I kept hoping the thickness would vary back and forth so it would look consistent and on purpose, but there are just sections that are skinny.

So this is what I got. One lacy, thinner tail, and one thicker, clubbier tail.



Adding to the variation in width of the scarf caused by the thick yarn on one tail and the thin on the other, when binding off, I just couldn't do it as tightly as when I cast on. So we have one "super-ruffle" and one "not so super" ruffle.


Here are the two ends hanging off a hook so gravity adds to the differences even more.



End result (the bad part):

  • The two ruffles really do look like they're on two different scarves. In fact, one ruffle is a good 1/3rd wider than the other.

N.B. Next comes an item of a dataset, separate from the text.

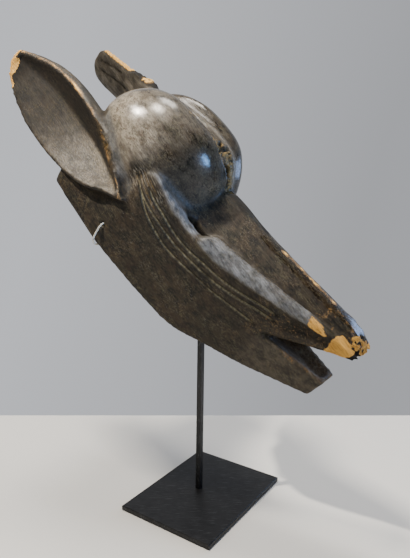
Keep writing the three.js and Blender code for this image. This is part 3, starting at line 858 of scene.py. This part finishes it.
def colour(code):  # sRGB hex to linear
    parts = [int(code[i:i + 2], 16) / 255 for i in (1, 3, 5)]
    return tuple(c / 12.92 if c <= 0.04045 else ((c + 0.055) / 1.055) ** 2.4 for c in parts) + (1.0,)


def addNode(tree, kind, settings, links={}):
    made = tree.nodes.new(kind)
    for name, value in settings.items():
        if isinstance(name, str) and hasattr(made, name):
            setattr(made, name, value)
        else:
            made.inputs[name].default_value = value
    for name, source in links.items():
        tree.links.new(source, made.inputs[name])
    return made


def newMaterial(name):
    made = bpy.data.materials.new(name)
    made.use_nodes = True
    tree = made.node_tree
    return made, tree, tree.nodes["Principled BSDF"]


# Hardwood carved with adze and knife, smoked and rubbed with use: near-black brown with dull
# ochre flecks along the grain, a paler film from dust and handling, partly painted light, greyer where a
# sheen of reflected light is painted, tan bare wood in breaks
wood = {"ior": 1.5, "shine": 0.25, "rough": 0.58, "polished": 0.16, "dullest": 0.88,
        "relief": 0.75, "deep": 0.9}
# The soot colour also lays painted shade, and the grey sheen colour stands for reflected light
woodColours = {
    "sootAndShade": "#070504", "patina": "#241d14", "fleck": "#4c4733", "fleckRed": "#524732", "russet": "#33261a",
    "film": "#857d6f", "greySheen": "#8b8e90", "stain": "#4a3b30", "scored": "#948e72", "dust": "#7e663b",
    "inside": "#1d1712", "edge": "#785d3a", "bare": "#efba60", "bareFibre": "#ad7a38", "aged": "#946b24",
}
woodPatterns = {  # humps of long by wide millimetres, detail, roughness, turn in radians
    "blotch": (15, 9, 6, 0.68, (0, 0, 0)),
    "patches": (26, 18, 4, 0.6, (0, 0, 0)),
    "hue": (22, 15, 4, 0.6, (0.2, 0, 0.1)),
    "smear": (8, 5, 5, 0.65, (0.4, 0, 0.2)),
    "fleck": (4.5, 2.0, 5, 0.7, (0, 0, 0)),
    "crumb": (2.2, 1.6, 4, 0.7, (0, 0, 0)),
    "grain": (24, 1.1, 3, 0.6, (0, 0, 0)),
    "fibre": (40, 0.9, 3, 0.6, (0, 0, 0)),
    "streak": (22, 1.2, 3, 0.6, (0, 0.28, 0)),
    "scratchA": (14, 0.5, 2, 0.5, (0, 0, 0.5)),  # three sets of scratches that cross
    "scratchB": (14, 0.5, 2, 0.5, (0.3, 0, -0.7)),
    "scratchC": (9, 0.6, 2, 0.5, (1.2, 0, 1.3)),
}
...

  • Same with the actual body of the scarf. The thick side is about 1/4 its own width wider than the thin side.

    End result (the good part):

  • Hey, one end will be flipped over onto my back. You won't see them together.

  • Hey, if I'm being dressy and delicate, I can have the lacy end in front. If not, then the clubbier end in front. A convertible scarf! (Okay, we are really reaching here, but it's actually true because they don't look much alike.)

  • Hey, if it was perfect it would look like I bought it in a department store.

And last but not least...

  • Hey, it's my first spin! Some people don't knit anything from their first spin. It seems fitting somehow that it would be as inconsistent as it is, and I can't help but love that about it.

So there it is. And I will definitely wear it! In fact, I think I'll wear it with pride.
I sure learned a lot more about spinning, just from having knitted something out of what I did spin.